> [DIRECTIONS FOR THIS TASK]: Begin with the line that contains "green polished serpentine." and end with the line that contains "if empty is", transcribing exactly each line in that stretch and no other.

#### DATASET EXTRACT ####

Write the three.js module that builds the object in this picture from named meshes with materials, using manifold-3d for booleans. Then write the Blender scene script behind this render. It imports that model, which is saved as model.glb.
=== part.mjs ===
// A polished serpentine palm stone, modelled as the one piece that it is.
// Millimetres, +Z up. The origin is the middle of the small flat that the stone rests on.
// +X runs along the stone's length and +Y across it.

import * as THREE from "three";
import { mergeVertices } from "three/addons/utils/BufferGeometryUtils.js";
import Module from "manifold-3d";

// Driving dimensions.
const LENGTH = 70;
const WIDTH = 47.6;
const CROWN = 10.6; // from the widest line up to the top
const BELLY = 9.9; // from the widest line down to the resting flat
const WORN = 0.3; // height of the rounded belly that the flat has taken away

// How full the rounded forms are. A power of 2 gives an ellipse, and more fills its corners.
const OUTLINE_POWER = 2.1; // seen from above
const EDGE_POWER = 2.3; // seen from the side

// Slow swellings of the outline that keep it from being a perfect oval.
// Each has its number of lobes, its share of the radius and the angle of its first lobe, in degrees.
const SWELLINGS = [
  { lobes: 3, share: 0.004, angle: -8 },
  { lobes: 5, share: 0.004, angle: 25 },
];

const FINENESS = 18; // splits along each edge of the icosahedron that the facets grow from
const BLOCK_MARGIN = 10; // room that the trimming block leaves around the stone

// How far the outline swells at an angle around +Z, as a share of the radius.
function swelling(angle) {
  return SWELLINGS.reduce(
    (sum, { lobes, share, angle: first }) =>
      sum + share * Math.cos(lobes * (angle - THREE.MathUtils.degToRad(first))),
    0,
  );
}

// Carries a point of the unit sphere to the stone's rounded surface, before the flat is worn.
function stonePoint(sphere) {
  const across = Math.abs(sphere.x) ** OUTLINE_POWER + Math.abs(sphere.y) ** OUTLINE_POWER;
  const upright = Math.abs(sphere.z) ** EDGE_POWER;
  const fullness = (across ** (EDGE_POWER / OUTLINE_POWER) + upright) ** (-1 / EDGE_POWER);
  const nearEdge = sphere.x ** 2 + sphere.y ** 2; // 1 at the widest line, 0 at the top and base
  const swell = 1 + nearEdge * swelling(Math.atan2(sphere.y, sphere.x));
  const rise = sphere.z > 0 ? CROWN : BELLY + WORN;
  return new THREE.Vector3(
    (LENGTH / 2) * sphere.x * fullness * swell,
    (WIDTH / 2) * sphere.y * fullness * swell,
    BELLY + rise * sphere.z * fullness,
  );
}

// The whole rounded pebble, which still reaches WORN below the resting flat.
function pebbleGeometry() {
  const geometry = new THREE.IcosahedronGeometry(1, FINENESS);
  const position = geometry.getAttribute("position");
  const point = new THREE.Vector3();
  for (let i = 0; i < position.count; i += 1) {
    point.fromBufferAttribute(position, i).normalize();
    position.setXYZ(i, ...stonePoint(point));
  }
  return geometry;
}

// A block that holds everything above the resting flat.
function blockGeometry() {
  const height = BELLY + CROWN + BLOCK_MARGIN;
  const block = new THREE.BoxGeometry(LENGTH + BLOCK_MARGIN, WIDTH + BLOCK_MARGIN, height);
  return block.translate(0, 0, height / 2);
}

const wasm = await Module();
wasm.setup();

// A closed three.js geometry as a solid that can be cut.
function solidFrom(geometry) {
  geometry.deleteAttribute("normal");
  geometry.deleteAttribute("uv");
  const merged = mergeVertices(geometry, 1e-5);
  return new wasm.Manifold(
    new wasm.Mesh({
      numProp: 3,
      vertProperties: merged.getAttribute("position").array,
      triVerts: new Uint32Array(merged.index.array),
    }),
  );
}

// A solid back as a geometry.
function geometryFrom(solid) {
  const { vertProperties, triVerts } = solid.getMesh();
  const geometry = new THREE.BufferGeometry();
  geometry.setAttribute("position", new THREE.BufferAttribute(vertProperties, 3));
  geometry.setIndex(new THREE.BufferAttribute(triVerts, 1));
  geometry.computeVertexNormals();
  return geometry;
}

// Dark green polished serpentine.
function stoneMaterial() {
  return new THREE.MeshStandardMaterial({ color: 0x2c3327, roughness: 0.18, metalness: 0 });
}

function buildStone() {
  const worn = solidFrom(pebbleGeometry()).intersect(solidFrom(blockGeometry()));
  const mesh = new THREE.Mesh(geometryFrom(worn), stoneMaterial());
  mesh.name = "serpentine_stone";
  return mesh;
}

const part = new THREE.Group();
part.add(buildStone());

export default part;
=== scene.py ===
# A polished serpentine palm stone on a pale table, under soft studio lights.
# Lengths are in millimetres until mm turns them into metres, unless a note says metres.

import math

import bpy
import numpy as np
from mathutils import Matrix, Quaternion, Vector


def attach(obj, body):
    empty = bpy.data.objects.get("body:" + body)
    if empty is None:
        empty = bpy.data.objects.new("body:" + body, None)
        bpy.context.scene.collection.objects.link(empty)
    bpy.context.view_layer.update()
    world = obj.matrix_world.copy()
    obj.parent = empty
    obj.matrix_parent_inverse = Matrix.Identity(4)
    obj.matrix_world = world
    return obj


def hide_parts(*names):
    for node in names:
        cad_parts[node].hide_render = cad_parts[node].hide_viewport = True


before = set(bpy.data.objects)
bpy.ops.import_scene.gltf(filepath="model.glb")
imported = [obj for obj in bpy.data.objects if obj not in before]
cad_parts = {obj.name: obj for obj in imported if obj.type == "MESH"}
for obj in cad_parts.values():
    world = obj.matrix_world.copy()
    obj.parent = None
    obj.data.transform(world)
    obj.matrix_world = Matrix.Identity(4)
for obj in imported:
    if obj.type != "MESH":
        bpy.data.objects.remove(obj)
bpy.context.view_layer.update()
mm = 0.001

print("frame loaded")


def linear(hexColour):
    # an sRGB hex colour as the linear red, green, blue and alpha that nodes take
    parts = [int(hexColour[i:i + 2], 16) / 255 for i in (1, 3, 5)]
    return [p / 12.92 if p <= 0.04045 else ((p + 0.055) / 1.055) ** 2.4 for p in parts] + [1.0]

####
#### DATASET EXTRACT ####

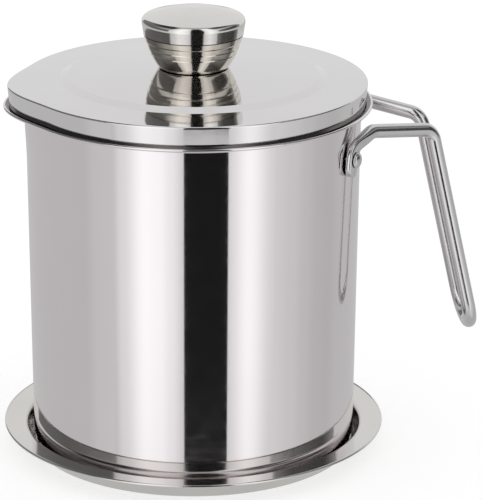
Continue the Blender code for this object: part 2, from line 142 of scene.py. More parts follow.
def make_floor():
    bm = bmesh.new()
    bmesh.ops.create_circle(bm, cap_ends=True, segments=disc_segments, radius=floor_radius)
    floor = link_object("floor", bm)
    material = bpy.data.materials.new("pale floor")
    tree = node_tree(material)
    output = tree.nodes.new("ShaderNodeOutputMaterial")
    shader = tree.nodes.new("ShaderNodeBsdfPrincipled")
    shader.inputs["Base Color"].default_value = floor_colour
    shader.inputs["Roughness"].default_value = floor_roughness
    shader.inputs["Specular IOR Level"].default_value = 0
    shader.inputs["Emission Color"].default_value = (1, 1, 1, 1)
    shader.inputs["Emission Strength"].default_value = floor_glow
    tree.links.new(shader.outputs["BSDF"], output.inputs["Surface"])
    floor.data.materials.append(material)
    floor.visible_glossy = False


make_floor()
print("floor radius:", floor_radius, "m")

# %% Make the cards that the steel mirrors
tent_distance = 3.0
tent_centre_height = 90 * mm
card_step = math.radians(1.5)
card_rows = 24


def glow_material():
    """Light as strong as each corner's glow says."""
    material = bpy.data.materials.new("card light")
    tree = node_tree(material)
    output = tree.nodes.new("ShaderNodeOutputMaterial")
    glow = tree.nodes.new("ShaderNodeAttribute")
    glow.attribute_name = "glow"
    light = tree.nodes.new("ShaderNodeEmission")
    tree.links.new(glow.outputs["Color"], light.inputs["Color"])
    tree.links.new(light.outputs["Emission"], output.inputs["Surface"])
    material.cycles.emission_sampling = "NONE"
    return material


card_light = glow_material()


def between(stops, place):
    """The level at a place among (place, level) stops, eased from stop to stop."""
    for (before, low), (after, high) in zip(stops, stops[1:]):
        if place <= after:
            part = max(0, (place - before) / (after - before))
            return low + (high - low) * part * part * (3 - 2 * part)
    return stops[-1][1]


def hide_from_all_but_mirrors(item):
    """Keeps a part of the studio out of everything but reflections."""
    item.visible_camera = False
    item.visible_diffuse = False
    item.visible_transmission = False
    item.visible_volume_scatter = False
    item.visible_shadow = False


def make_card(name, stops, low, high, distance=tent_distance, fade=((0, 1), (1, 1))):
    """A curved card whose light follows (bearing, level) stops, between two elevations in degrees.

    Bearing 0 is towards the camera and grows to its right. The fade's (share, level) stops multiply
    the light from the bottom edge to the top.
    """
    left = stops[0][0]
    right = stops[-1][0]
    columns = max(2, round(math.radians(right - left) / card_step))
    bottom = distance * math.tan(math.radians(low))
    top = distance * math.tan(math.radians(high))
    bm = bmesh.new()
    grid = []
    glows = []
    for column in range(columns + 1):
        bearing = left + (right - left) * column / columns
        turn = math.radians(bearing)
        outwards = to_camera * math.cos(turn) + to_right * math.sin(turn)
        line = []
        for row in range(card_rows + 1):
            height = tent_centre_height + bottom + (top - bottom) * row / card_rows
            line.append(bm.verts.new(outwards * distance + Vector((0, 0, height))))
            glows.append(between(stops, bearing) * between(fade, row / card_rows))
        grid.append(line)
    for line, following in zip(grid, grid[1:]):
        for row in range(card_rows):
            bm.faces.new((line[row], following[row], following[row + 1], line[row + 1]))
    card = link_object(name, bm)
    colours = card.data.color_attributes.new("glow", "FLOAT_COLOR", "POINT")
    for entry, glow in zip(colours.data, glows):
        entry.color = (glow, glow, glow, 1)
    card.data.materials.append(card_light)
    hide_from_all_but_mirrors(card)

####
#### DATASET EXTRACT ####

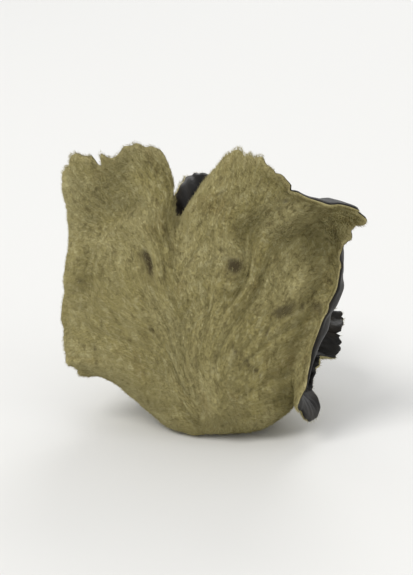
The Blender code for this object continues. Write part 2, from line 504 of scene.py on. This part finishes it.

####

> [WRITTEN RESPONSE]:
// Dark green polished serpentine.
function stoneMaterial() {
  return new THREE.MeshStandardMaterial({ color: 0x2c3327, roughness: 0.18, metalness: 0 });
}

function buildStone() {
  const worn = solidFrom(pebbleGeometry()).intersect(solidFrom(blockGeometry()));
  const mesh = new THREE.Mesh(geometryFrom(worn), stoneMaterial());
  mesh.name = "serpentine_stone";
  return mesh;
}

const part = new THREE.Group();
part.add(buildStone());

export default part;
=== scene.py ===
# A polished serpentine palm stone on a pale table, under soft studio lights.
# Lengths are in millimetres until mm turns them into metres, unless a note says metres.

import math

import bpy
import numpy as np
from mathutils import Matrix, Quaternion, Vector


def attach(obj, body):
    empty = bpy.data.objects.get("body:" + body)
    if empty is None:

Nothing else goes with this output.